**The problem**
Print every entry exactly as written.

**Given entries**
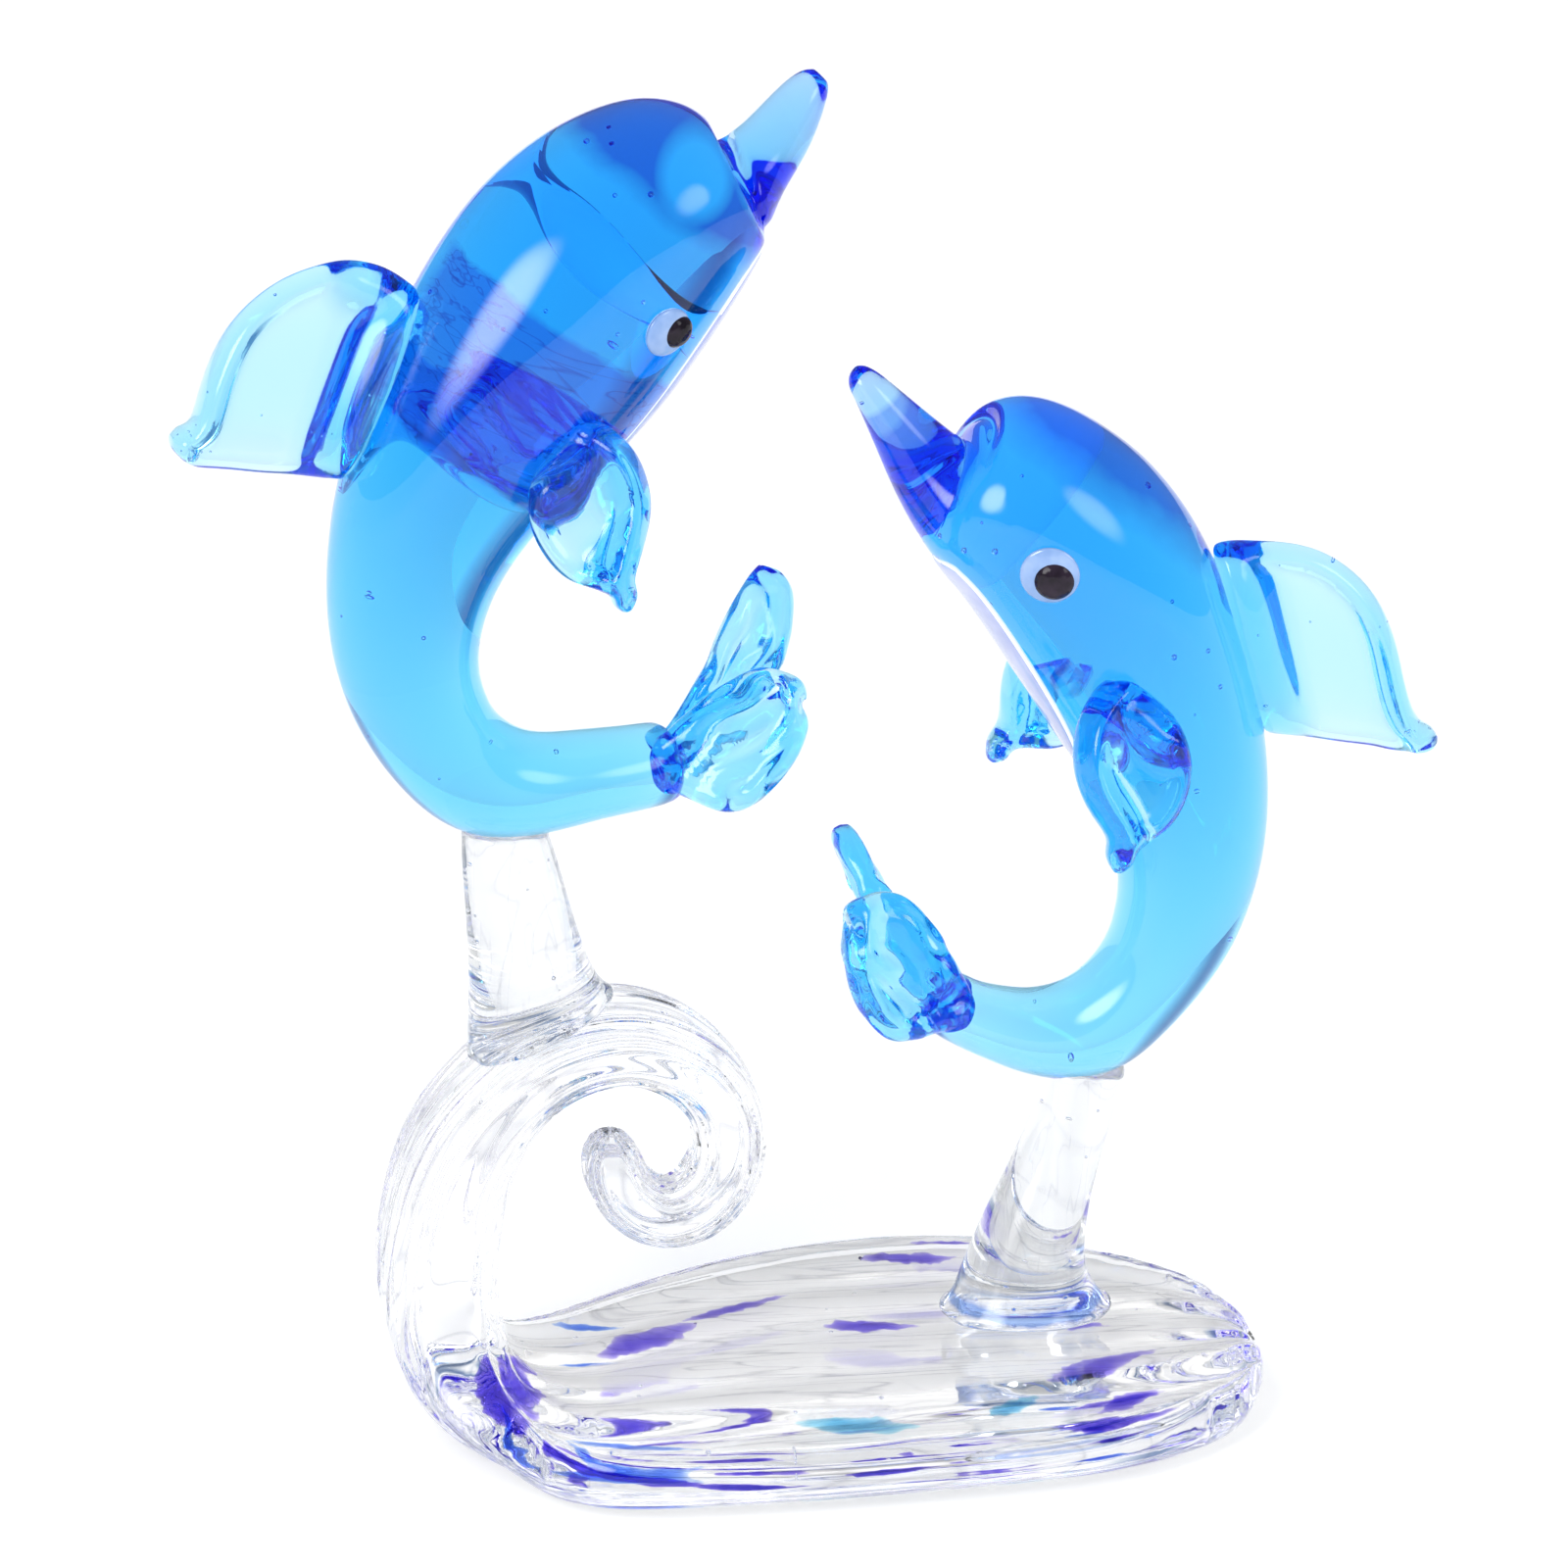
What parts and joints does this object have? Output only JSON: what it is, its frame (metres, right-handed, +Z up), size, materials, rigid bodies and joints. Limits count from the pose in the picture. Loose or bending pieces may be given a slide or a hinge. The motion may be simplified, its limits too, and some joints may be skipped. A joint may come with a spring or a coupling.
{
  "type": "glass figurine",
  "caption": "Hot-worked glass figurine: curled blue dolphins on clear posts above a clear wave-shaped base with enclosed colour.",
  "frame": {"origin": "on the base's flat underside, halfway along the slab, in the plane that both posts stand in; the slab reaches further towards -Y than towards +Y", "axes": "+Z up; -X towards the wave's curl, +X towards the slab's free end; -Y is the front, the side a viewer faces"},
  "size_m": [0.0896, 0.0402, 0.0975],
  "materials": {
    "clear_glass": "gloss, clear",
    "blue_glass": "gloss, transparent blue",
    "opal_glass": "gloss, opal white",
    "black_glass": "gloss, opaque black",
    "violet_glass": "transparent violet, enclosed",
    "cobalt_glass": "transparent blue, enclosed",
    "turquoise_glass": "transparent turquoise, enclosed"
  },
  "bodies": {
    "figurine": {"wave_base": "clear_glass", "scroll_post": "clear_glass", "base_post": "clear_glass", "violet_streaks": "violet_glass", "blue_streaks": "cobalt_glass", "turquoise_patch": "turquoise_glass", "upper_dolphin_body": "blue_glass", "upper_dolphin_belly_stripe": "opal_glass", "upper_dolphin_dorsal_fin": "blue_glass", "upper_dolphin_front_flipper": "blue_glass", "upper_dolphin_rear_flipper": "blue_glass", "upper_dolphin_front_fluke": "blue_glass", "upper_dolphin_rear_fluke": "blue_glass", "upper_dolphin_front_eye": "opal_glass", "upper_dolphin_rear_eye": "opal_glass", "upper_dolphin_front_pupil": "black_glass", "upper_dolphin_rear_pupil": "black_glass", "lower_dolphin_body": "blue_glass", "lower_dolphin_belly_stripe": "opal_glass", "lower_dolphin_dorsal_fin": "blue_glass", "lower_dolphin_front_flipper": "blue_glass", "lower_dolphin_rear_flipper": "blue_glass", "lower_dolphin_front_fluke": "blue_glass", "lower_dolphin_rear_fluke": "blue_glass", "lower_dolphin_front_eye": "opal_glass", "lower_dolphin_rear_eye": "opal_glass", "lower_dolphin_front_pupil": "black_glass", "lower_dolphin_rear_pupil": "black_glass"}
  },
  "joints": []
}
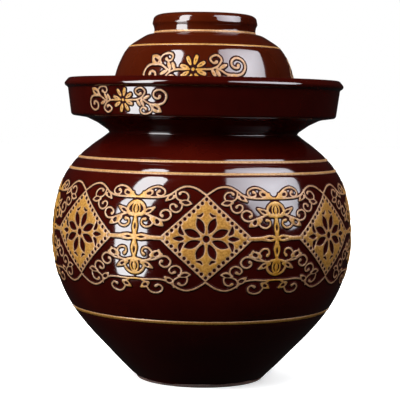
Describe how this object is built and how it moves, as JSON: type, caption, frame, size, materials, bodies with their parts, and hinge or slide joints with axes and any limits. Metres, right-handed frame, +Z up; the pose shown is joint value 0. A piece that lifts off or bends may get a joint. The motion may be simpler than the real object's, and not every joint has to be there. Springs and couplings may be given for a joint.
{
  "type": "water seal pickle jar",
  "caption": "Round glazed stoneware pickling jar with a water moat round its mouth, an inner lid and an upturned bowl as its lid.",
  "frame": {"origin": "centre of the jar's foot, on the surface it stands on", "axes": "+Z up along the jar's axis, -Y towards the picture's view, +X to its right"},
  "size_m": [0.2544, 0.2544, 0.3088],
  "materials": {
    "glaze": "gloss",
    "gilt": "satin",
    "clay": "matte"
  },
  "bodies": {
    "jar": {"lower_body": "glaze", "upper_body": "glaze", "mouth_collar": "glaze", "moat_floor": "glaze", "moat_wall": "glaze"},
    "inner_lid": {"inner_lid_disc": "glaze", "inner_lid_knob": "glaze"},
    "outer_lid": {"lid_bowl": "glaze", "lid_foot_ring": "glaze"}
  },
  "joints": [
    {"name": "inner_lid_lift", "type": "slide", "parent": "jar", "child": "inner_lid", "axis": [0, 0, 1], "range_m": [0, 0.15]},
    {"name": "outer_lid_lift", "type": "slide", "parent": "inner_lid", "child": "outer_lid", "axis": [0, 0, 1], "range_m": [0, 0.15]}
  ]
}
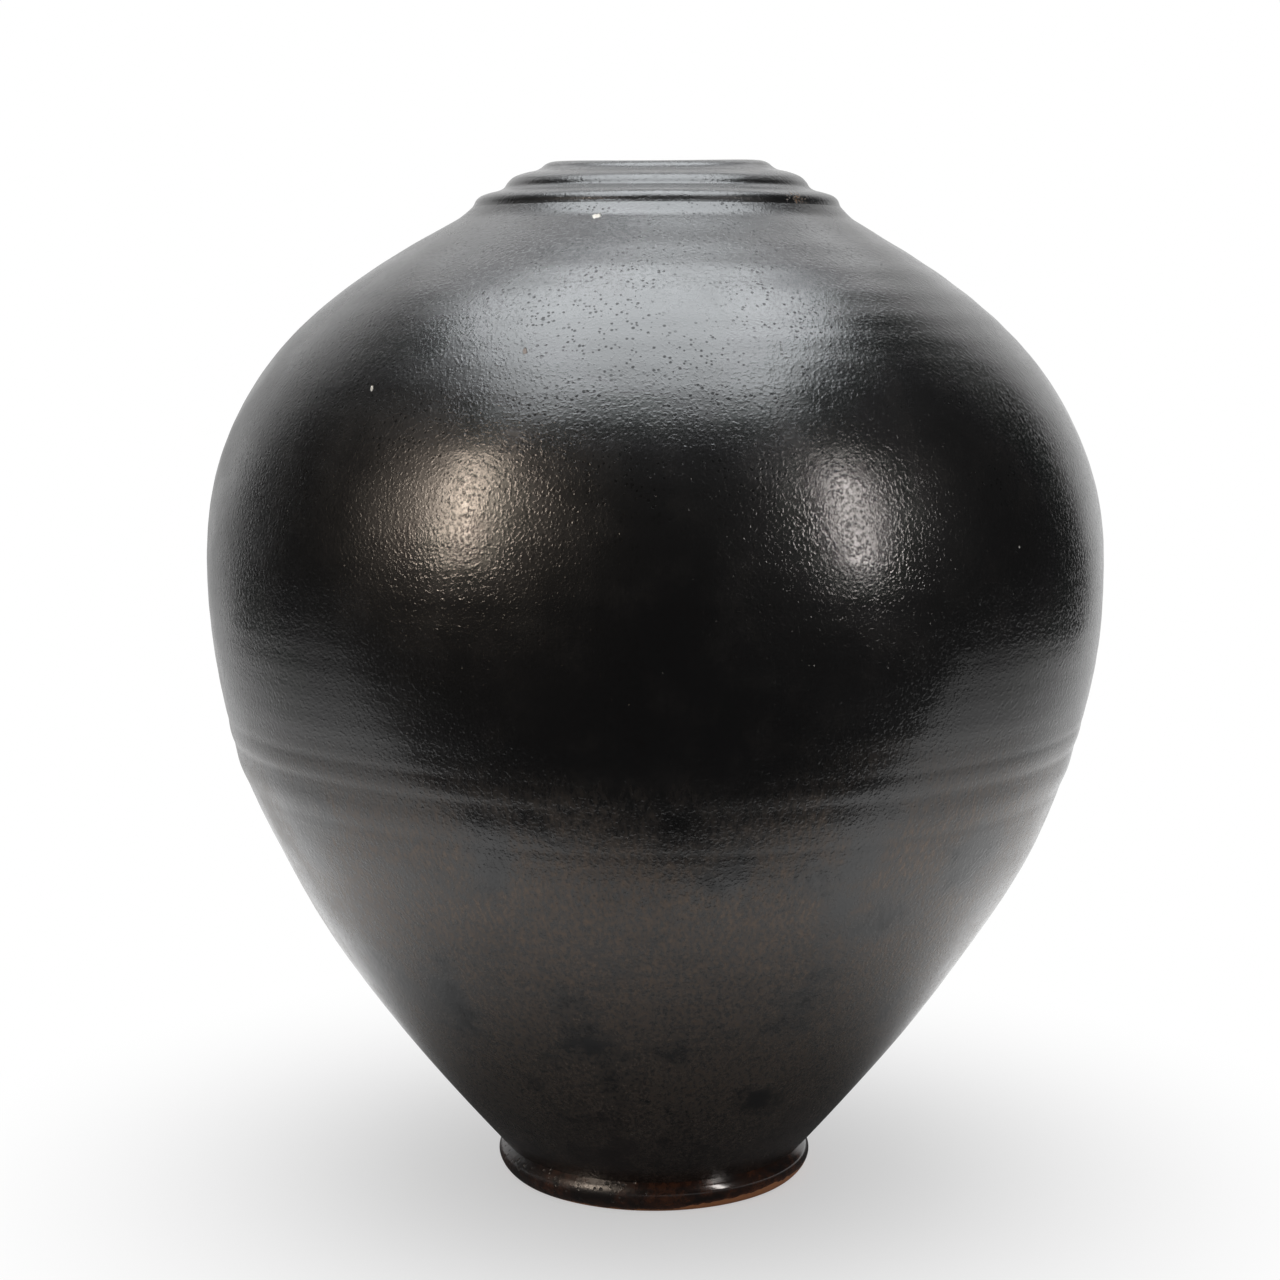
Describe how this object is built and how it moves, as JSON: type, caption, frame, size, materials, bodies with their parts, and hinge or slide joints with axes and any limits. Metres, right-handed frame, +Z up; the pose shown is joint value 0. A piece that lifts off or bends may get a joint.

**Final result**
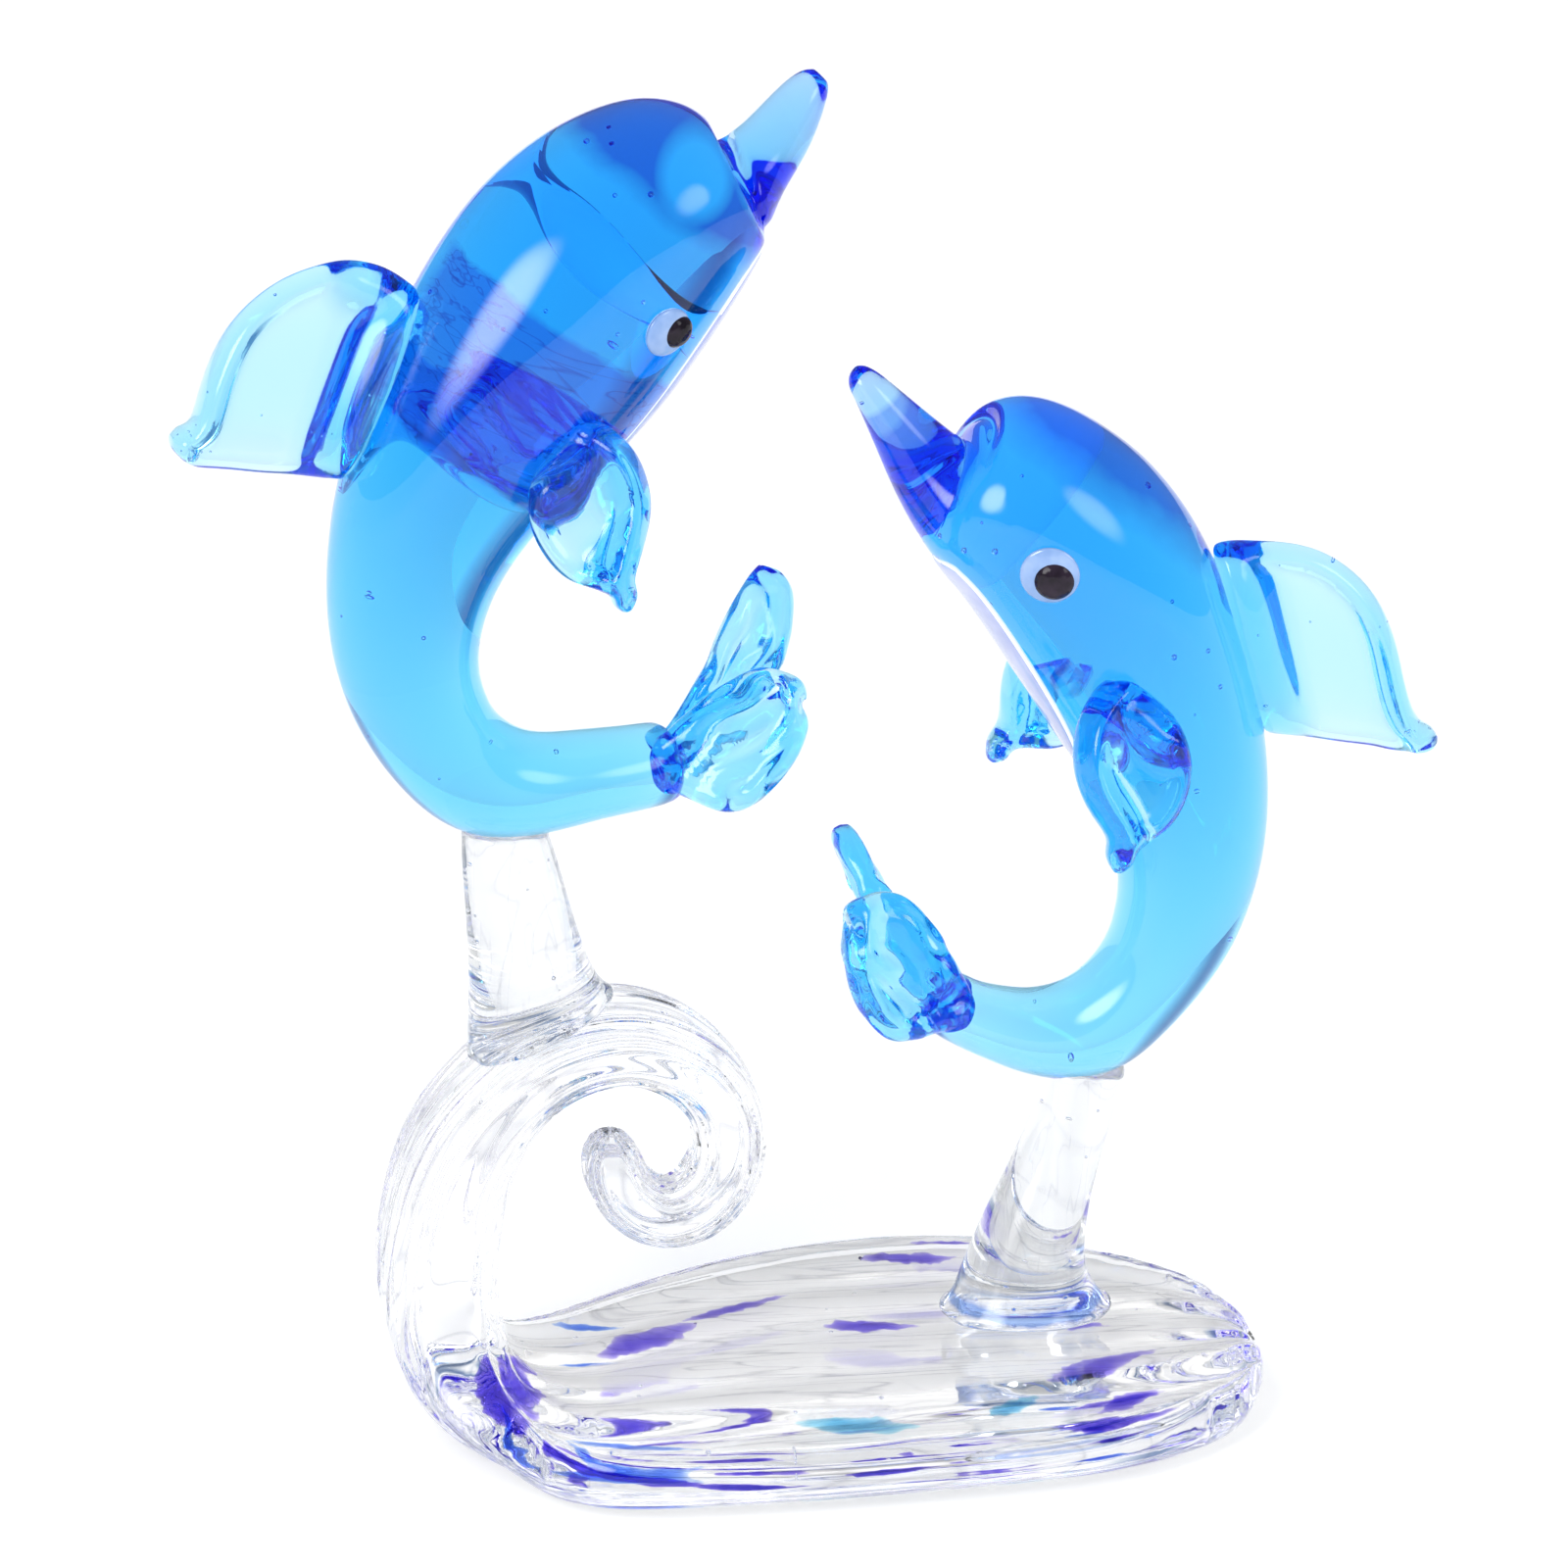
What parts and joints does this object have? Output only JSON: what it is, its frame (metres, right-handed, +Z up), size, materials, rigid bodies and joints. Limits count from the pose in the picture. Loose or bending pieces may be given a slide or a hinge. The motion may be simplified, its limits too, and some joints may be skipped. A joint may come with a spring or a coupling.
{
  "type": "glass figurine",
  "caption": "Hot-worked glass figurine: curled blue dolphins on clear posts above a clear wave-shaped base with enclosed colour.",
  "frame": {"origin": "on the base's flat underside, halfway along the slab, in the plane that both posts stand in; the slab reaches further towards -Y than towards +Y", "axes": "+Z up; -X towards the wave's curl, +X towards the slab's free end; -Y is the front, the side a viewer faces"},
  "size_m": [0.0896, 0.0402, 0.0975],
  "materials": {
    "clear_glass": "gloss, clear",
    "blue_glass": "gloss, transparent blue",
    "opal_glass": "gloss, opal white",
    "black_glass": "gloss, opaque black",
    "violet_glass": "transparent violet, enclosed",
    "cobalt_glass": "transparent blue, enclosed",
    "turquoise_glass": "transparent turquoise, enclosed"
  },
  "bodies": {
    "figurine": {"wave_base": "clear_glass", "scroll_post": "clear_glass", "base_post": "clear_glass", "violet_streaks": "violet_glass", "blue_streaks": "cobalt_glass", "turquoise_patch": "turquoise_glass", "upper_dolphin_body": "blue_glass", "upper_dolphin_belly_stripe": "opal_glass", "upper_dolphin_dorsal_fin": "blue_glass", "upper_dolphin_front_flipper": "blue_glass", "upper_dolphin_rear_flipper": "blue_glass", "upper_dolphin_front_fluke": "blue_glass", "upper_dolphin_rear_fluke": "blue_glass", "upper_dolphin_front_eye": "opal_glass", "upper_dolphin_rear_eye": "opal_glass", "upper_dolphin_front_pupil": "black_glass", "upper_dolphin_rear_pupil": "black_glass", "lower_dolphin_body": "blue_glass", "lower_dolphin_belly_stripe": "opal_glass", "lower_dolphin_dorsal_fin": "blue_glass", "lower_dolphin_front_flipper": "blue_glass", "lower_dolphin_rear_flipper": "blue_glass", "lower_dolphin_front_fluke": "blue_glass", "lower_dolphin_rear_fluke": "blue_glass", "lower_dolphin_front_eye": "opal_glass", "lower_dolphin_rear_eye": "opal_glass", "lower_dolphin_front_pupil": "black_glass", "lower_dolphin_rear_pupil": "black_glass"}
  },
  "joints": []
}
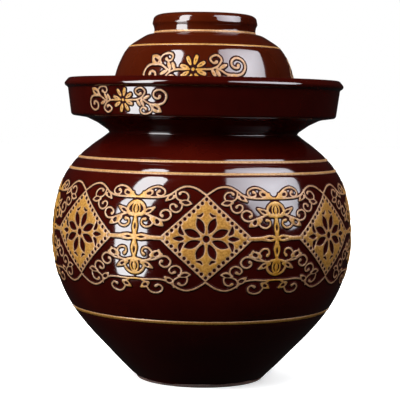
Describe how this object is built and how it moves, as JSON: type, caption, frame, size, materials, bodies with their parts, and hinge or slide joints with axes and any limits. Metres, right-handed frame, +Z up; the pose shown is joint value 0. A piece that lifts off or bends may get a joint. The motion may be simpler than the real object's, and not every joint has to be there. Springs and couplings may be given for a joint.
{
  "type": "water seal pickle jar",
  "caption": "Round glazed stoneware pickling jar with a water moat round its mouth, an inner lid and an upturned bowl as its lid.",
  "frame": {"origin": "centre of the jar's foot, on the surface it stands on", "axes": "+Z up along the jar's axis, -Y towards the picture's view, +X to its right"},
  "size_m": [0.2544, 0.2544, 0.3088],
  "materials": {
    "glaze": "gloss",
    "gilt": "satin",
    "clay": "matte"
  },
  "bodies": {
    "jar": {"lower_body": "glaze", "upper_body": "glaze", "mouth_collar": "glaze", "moat_floor": "glaze", "moat_wall": "glaze"},
    "inner_lid": {"inner_lid_disc": "glaze", "inner_lid_knob": "glaze"},
    "outer_lid": {"lid_bowl": "glaze", "lid_foot_ring": "glaze"}
  },
  "joints": [
    {"name": "inner_lid_lift", "type": "slide", "parent": "jar", "child": "inner_lid", "axis": [0, 0, 1], "range_m": [0, 0.15]},
    {"name": "outer_lid_lift", "type": "slide", "parent": "inner_lid", "child": "outer_lid", "axis": [0, 0, 1], "range_m": [0, 0.15]}
  ]
}
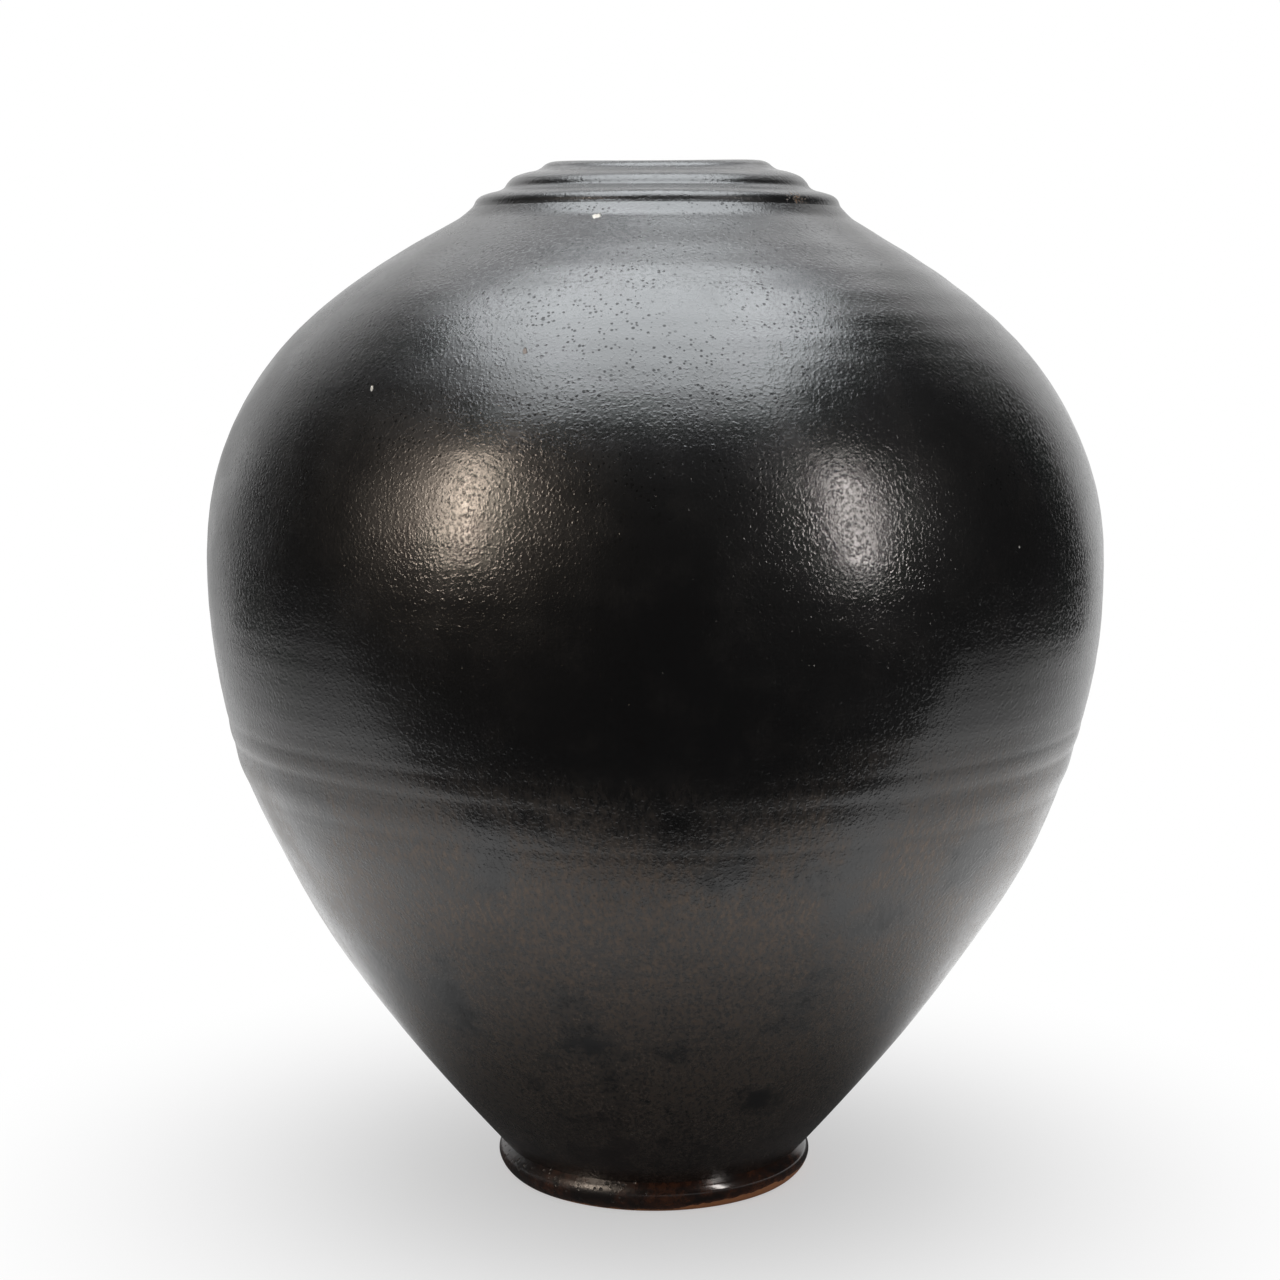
Describe how this object is built and how it moves, as JSON: type, caption, frame, size, materials, bodies with their parts, and hinge or slide joints with axes and any limits. Metres, right-handed frame, +Z up; the pose shown is joint value 0. A piece that lifts off or bends may get a joint.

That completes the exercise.